Manage Spark jobs
Manage Spark jobs
$ snd spark request-status --id 54284cb9-8e58-4d92-93cb-6543
$ snd spark runtime-info --id 54284cb9-8e58-4d92-93cb-6543
$ snd spark logs --id 54284cb9-8e58-4d92-93cb-6543
$ snd spark submit --job-name configuration-name --overrides ./overrides.json
$ snd spark configuration --name configuration-name
-a, --auth-provider string Specify the OAuth provider name (default "azuread")
--custom-auth-url string Specify the auth service uri
--custom-service-url string Specify the service url (default "https://beast.%s.sneaksanddata.com")
-e, --env string Target environment (default "awsd")
-h, --help help for spark
-i, --id string Specify the Job ID
--gen-docs Generate Markdown documentation for all commands
- snd - SnD CLI
- snd spark configuration - Get a deployed SparkJob configuration.
The name of the SparkJob should be provided as an argument.
- snd spark encrypt - Encrypt a value from a file or stdin using encryption key from a corresponding Spark Runtime
- snd spark logs - Get logs from a Spark Job
- snd spark request-status - Get the status of a Spark Job
- snd spark runtime-info - Get the runtime info of a Spark Job
- snd spark submit - Runs the provided Beast V3 job with optional overrides
The overrides should be provided as a JSON file with the structure below.
If the 'clientTag' is not provided, a random tag will be generated.

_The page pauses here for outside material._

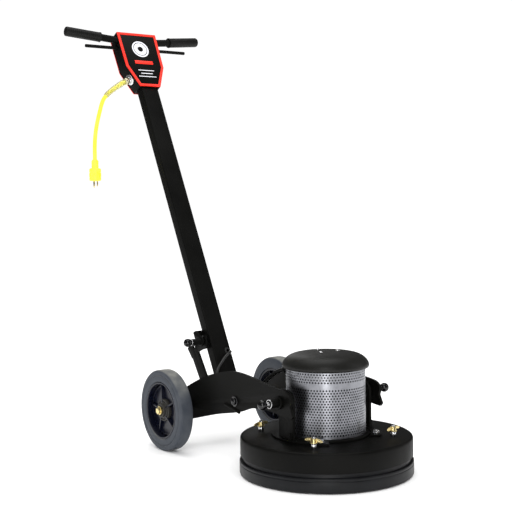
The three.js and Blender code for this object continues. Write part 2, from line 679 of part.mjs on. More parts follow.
function cordGland() {
  return rod(fromGland(GAP), fromGland(4), 18, 20).add(rod(fromGland(3), fromGland(11), 13, 16));
}

// ---------- cords ----------
const gripRoute = [
  [-67.1, 952.2, 1137.5], [-84, 950, 1130.3], [-103, CORD_Y, 1118.3], [-122, CORD_Y, 1105.8],
  [-137.5, CORD_Y, 1094], [-148, CORD_Y, 1083.5],
];
const cordRoute = [
  [-148.5, CORD_Y, 1083], [-156, CORD_Y, 1073.5], [-163, CORD_Y, 1059], [-170, CORD_Y, 1037],
  [-178.5, CORD_Y, 1007], [-185.5, CORD_Y, 977], [-190, CORD_Y, 948], [-192, CORD_Y, 922],
  [-192.6, CORD_Y, 897], [-192.6, CORD_Y, 874.3],
];

function cordPlug() {
  const x = cordRoute[cordRoute.length - 1][0];
  const neck = turned([[0, 874], [9, 874], [11, 866], [11, 845], [0, 845]], 12).translate([x, CORD_Y, 0]);
  const body = turned([
    [0, 846], [PLUG_R - 2, 846], [PLUG_R, 843], [PLUG_R, 808], [PLUG_R - 2, 804.5], [0, 804.5],
  ], 16).translate([x, CORD_Y, 0]);
  const blades = [-1, 1].map((side) => {
    const mid = x + side * 6.35;
    return block([mid - 0.8, CORD_Y - 5.2, 787], [mid + 0.8, CORD_Y + 1.1, 806]);
  });
  const ground = rod([x, CORD_Y + 8.5, 783], [x, CORD_Y + 8.5, 806], 2.4, 8);
  return joined([neck, body, ...blades, ground]);
}

// From the tube's front down inside the yoke to the clip on the cross tube, then up to the motor.
const rearCable = [
  [18, 484, 272], [8, 475, 271], [-14, 467, 259], [-34, 458, 244], [-53, 448, 228], [-66, 432, 208],
  [-76, 396, 190], [-84, 340, 186], [-90, 280, 194], [-92, 240, 203], [-92, 209, 205],
];
const frontCable = [
  [-92, 205, 205], [-91.5, 186, 211], [-89, 160, 230], [-82, 130, 254], [-73, 106, 269], [-63.6, 89.6, 274],
];

// ---------- assembly ----------
const machine = new THREE.Group();
const handle = new THREE.Group();
handle.position.set(0, TUBE_Y, 0);
handle.rotation.set(-LEAN, 0, 0);
machine.add(handle);

function add(name, shape, material, group = machine) {
  group.add(piece(name, shape, material));
}

add("deck_housing", deckHousing(), deckPaint);
add("skirt_ring", skirtRing(), rubber);
studAngles.forEach((angle, i) => {
  add(`skirt_stud_${i + 1}`, skirtStud(angle), stainless);
  add(`wing_nut_${i + 1}`, wingNut(angle), brass);
});

add("lower_end_bell", lowerEndBell(), blackPaint);
add("motor_can", ring(MOTOR_R - 5, MOTOR_R, BELL_TOP + GAP, CAN_TOP), blackPaint);
add("upper_end_bell", upperEndBell(), castAlloy);
add("lower_bearing", bearing(DECK_TOP - 4), steel);
add("upper_bearing", bearing(CAN_TOP - 6), steel);
add("brush_ring", ring(30, MOTOR_R - 5 - GAP, 228, 236), hubPlastic);
add("motor_screen", motorScreen(), stainless);
add("motor_cap", motorCap(), capPlastic);
screwSpots.forEach((at, i) => add(`cap_screw_${i + 1}`, capScrew(at), stainless));

add("motor_shaft", motorShaft(), steel);
add("armature", armature(), copper);
add("cooling_fan", coolingFan(), hubPlastic);
add("pad_driver", padDriver(), hubPlastic);
add("burnishing_pad", burnishingPad(), redPad);
add("pad_lock", padLock(), redTrim);

for (const [side, name] of [[1, "right"], [-1, "left"]]) {
  const place = (shape) => (side > 0 ? shape : mirrored(shape));
  add(`pivot_bracket_${name}`, place(pivotBracket()), blackPaint);
  add(`bracket_bolt_${name}`, place(bracketBolt()), steel);
  add(`yoke_arm_${name}`, place(yokeArm()), blackPaint);
  add(`pivot_pin_${name}`, place(pivotPin()), knobPlastic);
  add(`tyre_${name}`, onAxle(tyre(), side), tyreGrey);
  add(`hub_${name}`, onAxle(hub(), side), hubPlastic);
}
add("front_cross_tube", frontCrossTube(), blackPaint);
add("axle", axle(), brass);
add("lock_quadrant", lockQuadrant(), blackPaint);

add("handle_tube", handleTube(), blackPaint, handle);
add("hinge_barrel", hingeBarrel(), blackPaint, handle);
add("lock_bracket", lockBracket(), blackPaint, handle);
add("lock_plunger", lockPlunger(), knobPlastic, handle);
add("switch_housing", switchHousing(), blackPaint, handle);
add("housing_cover", housingCover(), redTrim, handle);
add("handlebar", handlebar(), blackPaint, handle);
add("grip_left", grip(-1), rubber, handle);
add("grip_right", grip(1), rubber, handle);
add("switch_bar", switchBar(), blackPaint, handle);
add("power_switch", powerSwitch(), hubPlastic, handle);
add("cord_gland", cordGland(), stainless, handle);

add("cord_grip", cordAlong(gripRoute, CORD_GRIP_R, 10, 8), wireMesh);
add("power_cord", cordAlong(cordRoute, CORD_R, 10, 14), yellow);
add("cord_plug", cordPlug(), yellow);
add("motor_cable_rear", cordAlong(rearCable, CABLE_R, 8, 24), rubber);
add("motor_cable_front", cordAlong(frontCable, SLEEVE_R, 8, 12), rubber);

machine.position.set(0, -MID_Y, 0);

const burnisher = new THREE.Group();
burnisher.add(machine);

export default burnisher;
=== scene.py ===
"""High speed floor burnisher: the finished surfaces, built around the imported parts.

Lengths in the building calls are millimetres, laid out about the middle of the deck on the floor.
Pieces on the handle are given as x, depth behind the tube's front face, height along the tube.
"""

import json
import math

import bpy
from mathutils import Matrix, Vector


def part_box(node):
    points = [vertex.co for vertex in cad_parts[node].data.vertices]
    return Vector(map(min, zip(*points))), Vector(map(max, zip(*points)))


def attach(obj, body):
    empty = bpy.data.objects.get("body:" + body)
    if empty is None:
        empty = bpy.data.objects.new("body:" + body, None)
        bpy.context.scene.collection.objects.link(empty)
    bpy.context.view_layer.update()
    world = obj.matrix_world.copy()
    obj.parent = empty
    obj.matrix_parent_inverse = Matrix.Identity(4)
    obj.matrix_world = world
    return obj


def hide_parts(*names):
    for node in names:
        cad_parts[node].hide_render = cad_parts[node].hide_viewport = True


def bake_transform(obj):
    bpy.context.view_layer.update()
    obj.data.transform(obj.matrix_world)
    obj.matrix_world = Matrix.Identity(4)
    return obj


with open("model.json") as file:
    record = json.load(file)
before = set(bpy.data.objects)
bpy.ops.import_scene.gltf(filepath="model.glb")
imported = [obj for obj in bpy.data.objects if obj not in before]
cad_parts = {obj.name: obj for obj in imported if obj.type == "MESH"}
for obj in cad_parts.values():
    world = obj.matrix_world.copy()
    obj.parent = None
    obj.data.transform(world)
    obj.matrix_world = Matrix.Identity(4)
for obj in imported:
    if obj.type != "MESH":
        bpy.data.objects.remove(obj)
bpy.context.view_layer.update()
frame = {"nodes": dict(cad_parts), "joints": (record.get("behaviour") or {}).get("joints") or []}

JOINTS = {joint["name"]: joint for joint in frame["joints"]}
DECK_Y = JOINTS["pad_spin"]["pos_m"][1]
AXLE_Z = JOINTS["handle_lean"]["pos_m"][2] * 1000
AXLE_Y = (JOINTS["handle_lean"]["pos_m"][1] - DECK_Y) * 1000
PIVOT_Z = JOINTS["yoke_tilt"]["pos_m"][2] * 1000
LEAN = math.radians(26.43)
TUBE_Y = 364.5
FULL_TURN = 2 * math.pi
SIDES = ((-1, "left"), (1, "right"))
SAME_POINT = 1e-6  # in metres
SMOOTH_BELOW = math.radians(38)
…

If 'extraArguments', 'projectInputs', 'projectOutputs', or 'expectedParallelism' are not provided, the job will run with the default arguments.
{
"client_tag": "<string> - A tag for the client making the submission",
"extra_arguments": "<object> - Any additional arguments for the job",
"project_inputs": [{
"alias": "<string> - An alias for the input",
"data_path": "<string> - The path to the input data",
"data_format": "<string> - The format of the input data"
}
// More input objects can be added here
],
"project_outputs": [{
"alias": "<string> - An alias for the output",
"data_path": "<string> - The path where the output data should be stored",
"data_format": "<string> - The format of the output data"
}
// More output objects can be added here
],
"expected_parallelism": "<integer> - The expected level of parallelism for the job"
}